His rejection of materialist progressivism and embrace
of cyclical time and ritual gives onto an iconography of people involved in seasonal
chores and bucolic undertakings in Shepherd’s paintings: ‘chopping wood,
harvesting, riding horses, burning effigies, hanging out at festivals’ as he
says. Beyond this, the collapse of linear time that brought about paintings
like The Family allows encounters
between Guy Fawkes and the Incredible String Band, Romantic poets and Morris
Dancers, witches and hippies, William Blake and Pearly Kings and Queens, the
New Model Army and the radical movements of the sixties, and, well, Levellers
and the Levellers, at a metaphorical banquet or feast; or perhaps, better, a
festival, in which the first and last of England meet in the imagination –
where Shepherd himself meets his own predecessors Blake and Richard Dadd –
though who is first and who last is impossible to say, depending always on the
next spin of the tireless tondo.
Gavin Parkinson
5 November 2012
[1] Dave Harker, Fakesong: The Manufacture of British
Folksong, 1700 to the Present Day, Milton Keynes: Open University Press,
1985; Bob Pegg, Folk, London:
Wildwood House, 1976.
[2] Mark Perryman, Imagined Nation: England After Britain,
London: Lawrence & Wishart, 2008, 86-139.
[3] For a recent
critique of the politics and rhetoric of ‘economic growth,’ see Robert
Skidelsky and Edward Skidelsky, How Much
is Enough?
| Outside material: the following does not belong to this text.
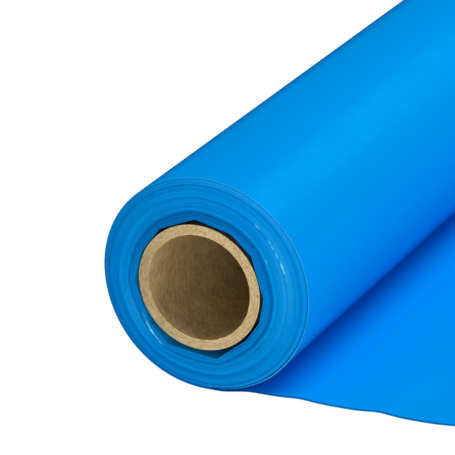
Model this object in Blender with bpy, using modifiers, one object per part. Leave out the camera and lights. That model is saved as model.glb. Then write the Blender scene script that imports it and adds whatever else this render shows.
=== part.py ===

The Love of Money and the Case for the Good Life, London: Allen
Lane, 2012.
[4] For a meditation
on England’s overlooked urban corners, see Paul Farley and Michael Symmons
Roberts, Edgelands: Journeys into
England’s True Wilderness, London: Jonathan Cape, 2011.
[5] See Ronald
Hutton, The Stations of the Sun,
Oxford: Oxford University Press, 1996.
[6] For an analysis
of some fatal consequences of progress, see Ronald Wright, A Short History of Progress, Edinburgh: Canongate, 2005.